# Need advice



## municipleguy (Apr 18, 2013)

Heyy all, im in the process of opening my own dog servicing business including dog walking feeding, worming and fleaing treatment and washing i was wondering if anyone new what insurence would be needed and was licenses i will need thanks.


----------



## Hardwick Hounds (May 30, 2012)

The only licence you need is for boarding/kenneling. You need to be an Suitably Qualified Person to sell _and administer_ flea and worm treatments.

If you want to bath dogs, I would strongly suggest you do a bathing and drying course because if you don't use the correct products, techniques and methods you can cause matting, injury and stress to the dog. Some of the grooming equipment you will need is expensive and wouldn't necessarily be a worth while start up cost if you don't intend to run a grooming business. You would find that using your own bath etc becomes difficult and achy.
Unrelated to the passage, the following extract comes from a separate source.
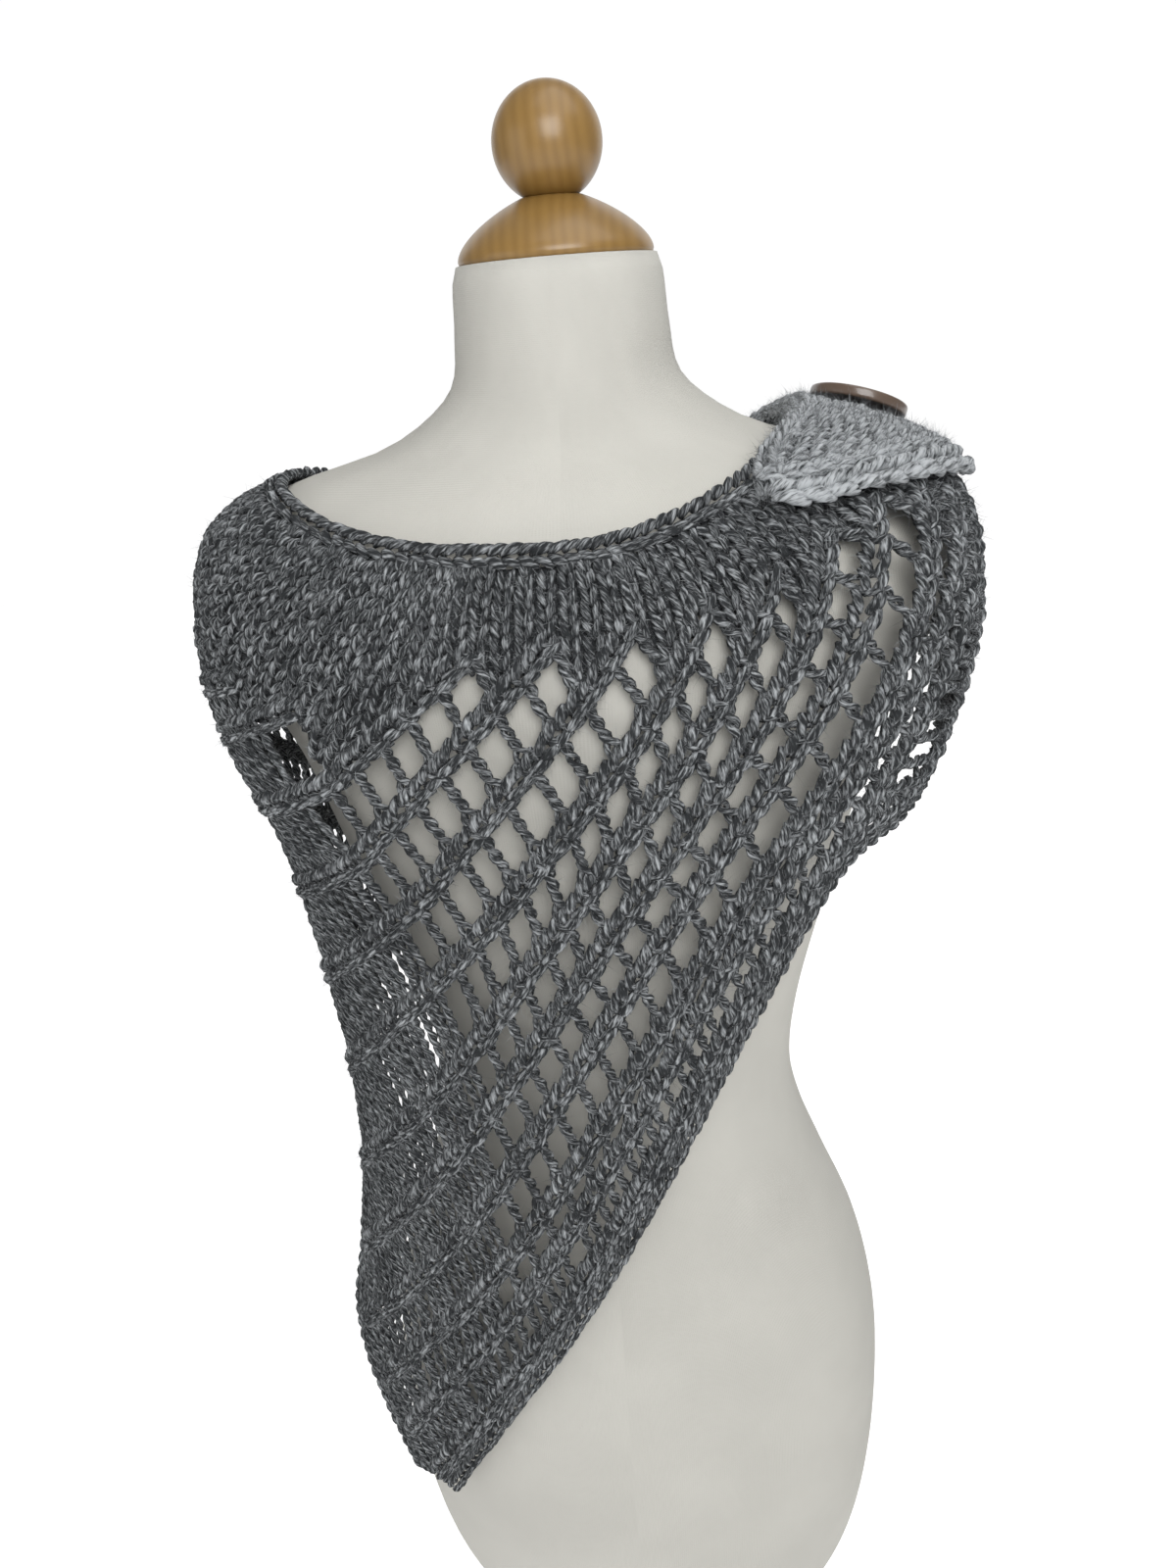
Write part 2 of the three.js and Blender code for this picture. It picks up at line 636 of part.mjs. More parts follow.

Dog walking and pets sitting/cat visits go hand in hand as a business.

Have you checked out all of your competition and prices? Have you worked out what sort of prices you can set? And how many clients you will need to earn a living?

I think you need to focus on one service and draw up a basic business plan, and do your numbers, taking into consideration costs of any training and equipment. I'm organising a pet first aid course, you should consider things like this too.

I'm with Cliverton insurance, they have a good website to guage how much your insurance will be.


----------